__Goal__: Write out the lines from the top of the material through the line with "its centre line.", exactly and with nothing added.

__Source material__:
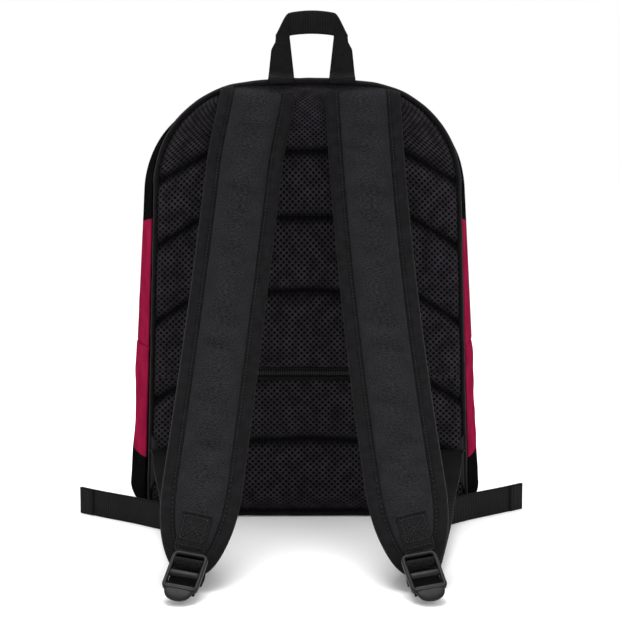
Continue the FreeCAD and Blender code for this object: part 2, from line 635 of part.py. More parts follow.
# legs and top in one outline: up the outside, back down the inside
loop_points = (
    [(about_loop(u), v) for u, v in arch_half]
    + [(about_loop(f"-({u})"), v) for u, v in reversed(arch_half)]
    + [(about_loop(f"-({u})"), v) for u, v in hole_half]
    + [(about_loop(u), v) for u, v in reversed(hole_half)]
)
loop_body = doc.addObject("PartDesign::Body", "haul_loop")
loop_sketch = loop_body.newObject("Sketcher::SketchObject", "haul_loop_sketch")
loop_plane = next(f for f in loop_body.Origin.OriginFeatures if f.Role == "XZ_Plane")
loop_sketch.AttachmentSupport = [(loop_plane, "")]
loop_sketch.MapMode = "FlatFace"
polygon(loop_sketch, loop_points)
doc.recompute()
loop_pad = loop_body.newObject("PartDesign::Pad", "haul_loop_pad")
loop_pad.Profile = loop_sketch
loop_pad.Midplane = True
bind(loop_pad, Length="loop_thickness")
place(loop_body, y=f"{BACK} + binding_depth / 2")
node("haul_loop", loop_body)

# Shoulder straps: a curved side profile trimmed to a tapering front outline


def strap_profile(name, near, far, start, end):
    """A layer of the strap seen from the side, from near to far on the bag's side of its centre line.

    start is the distance below the hinge line, end the length of the straight run.
    """
    sketch = blank_sketch(f"{name}_profile", "side")
    first = f"(strap_top_angle + ({start}) / strap_bend * 180 / pi)"
    turn_y = out_from_back("strap_seam_out + strap_bend * cos(strap_top_angle * 1 deg)")
    turn_z = "(strap_seam_height + strap_bend * sin(strap_top_angle * 1 deg))"
    centre = FreeCAD.Vector(amount(turn_y), amount(turn_z), 0)
    axis = FreeCAD.Vector(0, 0, 1)

    def around(radius, angle):
        y = f"{turn_y} + ({radius}) * cos({angle} * 1 deg)"
        z = f"{turn_z} - ({radius}) * sin({angle} * 1 deg)"
        return y, z

    def spot(pair):
        return FreeCAD.Vector(amount(pair[0]), amount(pair[1]), 0)

    radii = [f"strap_bend + ({near})", f"strap_bend + ({far})"]
    run_y = f"({end}) * sin(strap_low_angle * 1 deg)"
    run_z = f"({end}) * cos(strap_low_angle * 1 deg)"
    tops = [around(radius, first) for radius in radii]
    bends = [around(radius, "strap_low_angle") for radius in radii]
    feet = [(f"{y} - {run_y}", f"{z} - {run_z}") for y, z in bends]
    turn = [math.radians(-amount(angle)) for angle in ("strap_low_angle", first)]
    for i in (0, 1):
        circle = Part.Circle(centre, axis, amount(radii[i]))
        sketch.addGeometry(Part.ArcOfCircle(circle, *turn), False)
    # an arc starts at its lower end and stops at its top
    sketch.addGeometry(Part.LineSegment(spot(tops[0]), spot(tops[1])), False)
    sketch.addGeometry(Part.LineSegment(spot(bends[0]), spot(feet[0])), False)
    sketch.addGeometry(Part.LineSegment(spot(feet[0]), spot(feet[1])), False)
    sketch.addGeometry(Part.LineSegment(spot(feet[1]), spot(bends[1])), False)
    for ends in ((0, 2, 2, 1), (1, 2, 2, 2), (0, 1, 3, 1), (3, 2, 4, 1), (4, 2, 5, 1), (5, 2, 1, 1)):
        sketch.addConstraint(Sketcher.Constraint("Coincident", *ends))
    for i in (0, 1):
        hold(sketch, "DistanceX", -1, 1, i, 3, turn_y)
        hold(sketch, "DistanceY", -1, 1, i, 3, turn_z)
        hold(sketch, "Radius", i, radii[i])
        hold(sketch, "DistanceY", -1, 1, i, 2, tops[i][1])
        hold(sketch, "DistanceY", -1, 1, i, 1, bends[i][1])
    for edge, foot in ((4, feet[0]), (5, feet[1])):
        hold(sketch, "DistanceX", -1, 1, edge, 1, foot[0])
        hold(sketch, "DistanceY", -1, 1, edge, 1, foot[1])
    return extrusion(name, sketch, (1, 0, 0), "reach", "reach")


def band(name, sign, centres, halves):
    """A slanting front outline through three heights, each with its centre and half width."""
    heights = ("strap_seam_height + strap_past", "strap_mid_height", "-strap_past")
    right = [(f"{sign} * ({c}) + ({w})", z) for c, w, z in zip(centres, halves, heights)]
    left = [(f"{sign} * ({c}) - ({w})", z) for c, w, z in zip(centres, halves, heights)]
    return through_y(name, right + left[::-1])


HALF = "strap_thickness / 2"
for hand, sign in (("left", "-1"), ("right", "1")):
    low_gain = f"({hand}_strap_low - {hand}_strap_mid) * (strap_mid_height + strap_past)"
    low_gain = f"{low_gain} / (strap_mid_height - strap_low_height)"
    top_gain = f"({hand}_strap_top - {hand}_strap_mid) * (strap_seam_height + strap_past - strap_mid_height)"
    top_gain = f"{top_gain} / (strap_seam_height - strap_mid_height)"
    centres = (f"{hand}_strap_mid + {top_gain}", f"{hand}_strap_mid", f"{hand}_strap_mid + {low_gain}")
    widths = ("strap_top_width / 2", "(strap_top_width + strap_low_width) / 4", "strap_low_width / 2")
    inner_widths = tuple(f"{w} - strap_binding" for w in widths)
    full = band(f"strap_{hand}_full", sign, centres, widths)
    core = band(f"strap_{hand}_core", sign, centres, inner_widths)
    edges = cut(f"strap_{hand}_edges", full, core)
    pad = strap_profile(f"strap_{hand}_pad_side", f"-{HALF}", f"{HALF} - strap_mesh", "strap_pad_drop", "strap_straight")
    node(f"strap_{hand}_pad", common(f"strap_{hand}_pad", pad, core))
    mesh = strap_profile(f"strap_{hand}_mesh_side", f"{HALF} - strap_mesh", HALF, "strap_pad_drop", "strap_straight")
    node(f"strap_{hand}_mesh", common(f"strap_{hand}_mesh", mesh, core))
    trim = strap_profile(f"strap_{hand}_trim_side", f"-{HALF} / 2", f"{HALF} / 2", "strap_pad_drop", "strap_straight")
    node(f"strap_{hand}_binding", common(f"strap_{hand}_binding", trim, edges))
    root = strap_profile(f"strap_{hand}_root_side", "-strap_flange / 2", "strap_flange / 2", "strap_flange_drop", "strap_straight")
    drop = block(
        f"strap_{hand}_root_zone",
        ("-reach / 2", "reach / 2"),
        ("-reach / 2", "reach / 2"),
        ("strap_seam_height - strap_pad_drop + strap_flange_drop", "reach"),
    )
    node(f"strap_{hand}_root", common(f"strap_{hand}_root", common(f"strap_{hand}_root_top", root, drop), core))
    patch_half = "patch_width / 2"
    patch_band = band(f"strap_{hand}_patch_band", sign, centres, (patch_half,) * 3)
    skin_side = strap_profile(
        f"strap_{hand}_patch_side", f"-{HALF} - patch_thickness", f"-{HALF}", "strap_pad_drop", "strap_straight"
    )
    low_zone = wide(f"strap_{hand}_patch_zone", ("-reach", "reach"), ("0", "strap_low_height + patch_rise"))
    patch = common(f"strap_{hand}_patch_low", skin_side, low_zone)
    node(f"strap_{hand}_patch", common(f"strap_{hand}_patch", patch, patch_band))

# Ladder locks: a moulded frame of three bars with a thumb tab


def ladder_lock(label, x, sign):
    """Padded frame, two slots and a thumb tab, drawn flat and then leaned against the webbing."""
    body = doc.addObject("PartDesign::Body", label)
    plane = next(f for f in body.Origin.OriginFeatures if f.Role == "XZ_Plane")

    def draw(name, points):
        sketch = body.newObject("Sketcher::SketchObject", name)
        sketch.AttachmentSupport = [(plane, "")]
        sketch.MapMode = "FlatFace"
        polygon(sketch, points)
        doc.recompute()
        return sketch

    half = "lock_width / 2"
    tab = "lock_tab_width / 2"
    foot = "-(lock_length + lock_tab_length)"
    frame = [
        (f"-{half}", "0"),
        (half, "0"),
        (half, "-lock_length"),
        (tab, "-lock_length"),
        (f"{tab} - lock_tab_slope", foot),
        (f"-({tab} - lock_tab_slope)", foot),
        (f"-{tab}", "-lock_length"),
        (f"-{half}", "-lock_length"),
    ]
    pad = body.newObject("PartDesign::Pad", f"{label}_frame")
    pad.Profile = draw(f"{label}_outline", frame)
    pad.Midplane = True
    bind(pad, Length="lock_thickness")
    doc.recompute()
    inner = f"({half} - lock_rail)"
    mid_top = "(-lock_length / 2 + lock_mid_bar / 2)"
    mid_low = "(-lock_length / 2 - lock_mid_bar / 2)"
    tip = pad
    for name, top, low in (("upper", "-lock_bar", mid_top), ("lower", mid_low, "-lock_length + lock_bar")):
        pocket = body.newObject("PartDesign::Pocket", f"{label}_{name}_slot")
        outline = [(f"-{inner}", low), (inner, low), (inner, top), (f"-{inner}", top)]
        pocket.Profile = draw(f"{label}_{name}_outline", outline)
        pocket.Midplane = True
        bind(pocket, Length="lock_thickness * 2")
        doc.recompute()
        if pocket.Shape.Volume >= tip.Shape.Volume:
            raise RuntimeError(f"{label}: the {name} slot cut nothing")
        tip = pocket
    lean = FreeCAD.Rotation(FreeCAD.Vector(-1, 0, 0), amount("lock_angle"))
    roll = FreeCAD.Rotation(FreeCAD.Vector(0, 1, 0), -float(sign) * amount("lock_roll"))
    body.Placement = FreeCAD.Placement(FreeCAD.Vector(), lean.multiply(roll))
    place(body, x=x, y=out_from_back("lock_out"), z="lock_height")
    return node(label, body)


for hand, sign in (("left", "-1"), ("right", "1")):
    ladder_lock(f"ladder_lock_{hand}", f"{sign} * {hand}_strap_low", sign)

# Sewn triangles at the side seams, adjusting webbing, and the free tails
WEB = "web_width / 2"
THIN = "web_thickness / 2"
for hand, sign in (("left", "-1"), ("right", "1")):
    edge = "back_half_base"
    inner = f"({edge} - tab_reach)"
    triangle = [
        (f"{sign} * {edge}", "tab_top"),
        (f"{sign} * {inner}", "tab_top - tab_reach"),
        (f"{sign} * {inner}", "tab_bottom + tab_slope"),
        (f"{sign} * {edge}", "tab_bottom"),
    ]
    plate = through_y(f"web_tab_{hand}_plate", triangle)
    zone = wide(f"web_tab_{hand}_zone", (out_from_back("web_thickness"), BACK), EVERY_HEIGHT)
    node(f"web_tab_{hand}", common(f"web_tab_{hand}", plate, zone))

    path = [("web_seam_out", "web_seam_height"), ("web_knee_out", "web_knee_height"), ("web_end_out", "web_end_height")]
    above = [(out_from_back(d), f"{z} + {THIN}") for d, z in path]
    below = [(out_from_back(d), f"{z} - {THIN}") for d, z in path]
    side = through_x(f"webbing_{hand}_side", above + below[::-1])
    sides = ("web_seam_side", "web_knee_side", "web_end_side")
    right = [(f"{sign} * {s} + {WEB}", out_from_back(d)) for s, (d, z) in zip(sides, path)]
    left = [(f"{sign} * {s} - {WEB}", out_from_back(d)) for s, (d, z) in zip(sides, path)]
    plan = through_z(f"webbing_{hand}_plan", right + left[::-1])
    node(f"webbing_{hand}", common(f"webbing_{hand}", side, plan))

    # the tail's flat run from the lock back along the floor
    lead_plan = [
        (f"{sign} * web_end_side + {WEB}", out_from_back("web_end_out - lead_start")),
        (f"{sign} * (web_end_side + lead_drift) + {WEB}", out_from_back("lead_end_out")),
        (f"{sign} * (web_end_side + lead_drift) - {WEB}", out_from_back("lead_end_out")),
        (f"{sign} * web_end_side - {WEB}", out_from_back("web_end_out - lead_start")),
    ]
    floor_zone = wide(f"tail_lead_{hand}_zone", ("-reach", "reach"), ("floor_clear", "floor_clear + web_thickness"))
    lead = through_z(f"tail_lead_{hand}_plan", lead_plan)
    node(f"tail_lead_{hand}", common(f"tail_lead_{hand}", lead, floor_zone))

    # the free tail stands on its edge
    near = f"{hand}_tail_near_side", f"{hand}_tail_near_out"
    far = f"{hand}_tail_far_side", f"{hand}_tail_far_out"
    corners = [
        (f"{sign} * {near[0]}", f"{out_from_back(near[1])} - {THIN}"),
        (f"{sign} * {far[0]}", f"{out_from_back(far[1])} - {THIN}"),
        (f"{sign} * {far[0]}", f"{out_from_back(far[1])} + {THIN}"),
        (f"{sign} * {near[0]}", f"{out_from_back(near[1])} + {THIN}"),
    ]
    stand = wide(f"tail_{hand}_zone", ("-reach", "reach"), ("0", "web_width"))
    node(f"webbing_tail_{hand}", common(f"webbing_tail_{hand}", through_z(f"tail_{hand}_plan", corners), stand))

doc.recompute()

for item in doc.Objects:
    if "Invalid" in item.State or "Error" in item.State:
        raise RuntimeError(f"{item.Name} failed: {item.State}")
for item in NODES:
    if item.Shape.isNull() or not item.Shape.isValid() or not item.Shape.Solids:
        raise RuntimeError(f"{item.Label} has no valid solid")

os.makedirs("parts", exist_ok=True)
for item in NODES:
    item.Shape.exportStep(f"parts/{item.Label}.step")
print(len(NODES), "nodes")
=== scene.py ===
import math

import bmesh
import bpy
from mathutils import Matrix, Vector, noise


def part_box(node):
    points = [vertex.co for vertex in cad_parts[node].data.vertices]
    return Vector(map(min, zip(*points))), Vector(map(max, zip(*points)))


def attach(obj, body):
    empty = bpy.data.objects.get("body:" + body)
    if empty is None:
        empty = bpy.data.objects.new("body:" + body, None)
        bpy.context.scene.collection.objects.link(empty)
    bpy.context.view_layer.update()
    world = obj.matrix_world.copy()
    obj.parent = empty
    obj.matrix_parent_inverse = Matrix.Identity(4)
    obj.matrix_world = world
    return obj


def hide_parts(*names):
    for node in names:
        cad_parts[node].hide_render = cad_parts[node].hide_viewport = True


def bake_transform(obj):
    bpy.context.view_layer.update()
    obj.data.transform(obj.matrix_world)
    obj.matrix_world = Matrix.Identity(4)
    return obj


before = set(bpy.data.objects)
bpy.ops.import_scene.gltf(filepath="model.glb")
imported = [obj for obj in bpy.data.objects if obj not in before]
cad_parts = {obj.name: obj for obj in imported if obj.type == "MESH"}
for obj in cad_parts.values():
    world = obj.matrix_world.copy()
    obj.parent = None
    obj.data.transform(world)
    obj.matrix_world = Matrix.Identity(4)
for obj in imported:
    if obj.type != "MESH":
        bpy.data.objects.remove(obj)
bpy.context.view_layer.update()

# ---------------------------------------------------------------------------------------------
# Studio: a plain white floor that runs on into a white room, lit softly from above and in front,
# with the camera at the height of a table, square to the padded back.

# the bag's own places: its padded back, the middle of its height, its crown
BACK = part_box("back_edge_binding")[0].y
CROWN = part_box("back_edge_binding")[1].z
CAMERA_SIDE, CAMERA_AWAY, CAMERA_HEIGHT, AIM_HEIGHT = 0.0024, 1.6, 0.403, 0.2007
LENS = 98.4


def mix(a, b, share):
    return a + (b - a) * share


def ease(x):
    """0 below 0, 1 above 1, and smooth between."""
    x = min(max(x, 0.0), 1.0)
    return x * x * (3 - 2 * x)


def dye(red, green, blue):
    """A colour as it looks on a screen, 0 to 255 each, as the shader wants it."""

    def linear(c):
        c /= 255
        return c / 12.92 if c <= 0.04045 else ((c + 0.055) / 1.055) ** 2.4

    return linear(red), linear(green), linear(blue), 1.0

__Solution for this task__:
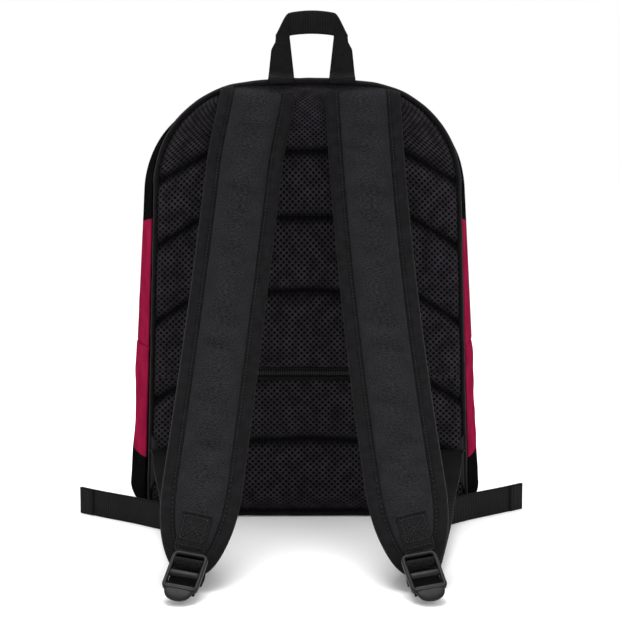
Continue the FreeCAD and Blender code for this object: part 2, from line 635 of part.py. More parts follow.
# legs and top in one outline: up the outside, back down the inside
loop_points = (
    [(about_loop(u), v) for u, v in arch_half]
    + [(about_loop(f"-({u})"), v) for u, v in reversed(arch_half)]
    + [(about_loop(f"-({u})"), v) for u, v in hole_half]
    + [(about_loop(u), v) for u, v in reversed(hole_half)]
)
loop_body = doc.addObject("PartDesign::Body", "haul_loop")
loop_sketch = loop_body.newObject("Sketcher::SketchObject", "haul_loop_sketch")
loop_plane = next(f for f in loop_body.Origin.OriginFeatures if f.Role == "XZ_Plane")
loop_sketch.AttachmentSupport = [(loop_plane, "")]
loop_sketch.MapMode = "FlatFace"
polygon(loop_sketch, loop_points)
doc.recompute()
loop_pad = loop_body.newObject("PartDesign::Pad", "haul_loop_pad")
loop_pad.Profile = loop_sketch
loop_pad.Midplane = True
bind(loop_pad, Length="loop_thickness")
place(loop_body, y=f"{BACK} + binding_depth / 2")
node("haul_loop", loop_body)

# Shoulder straps: a curved side profile trimmed to a tapering front outline


def strap_profile(name, near, far, start, end):
    """A layer of the strap seen from the side, from near to far on the bag's side of its centre line.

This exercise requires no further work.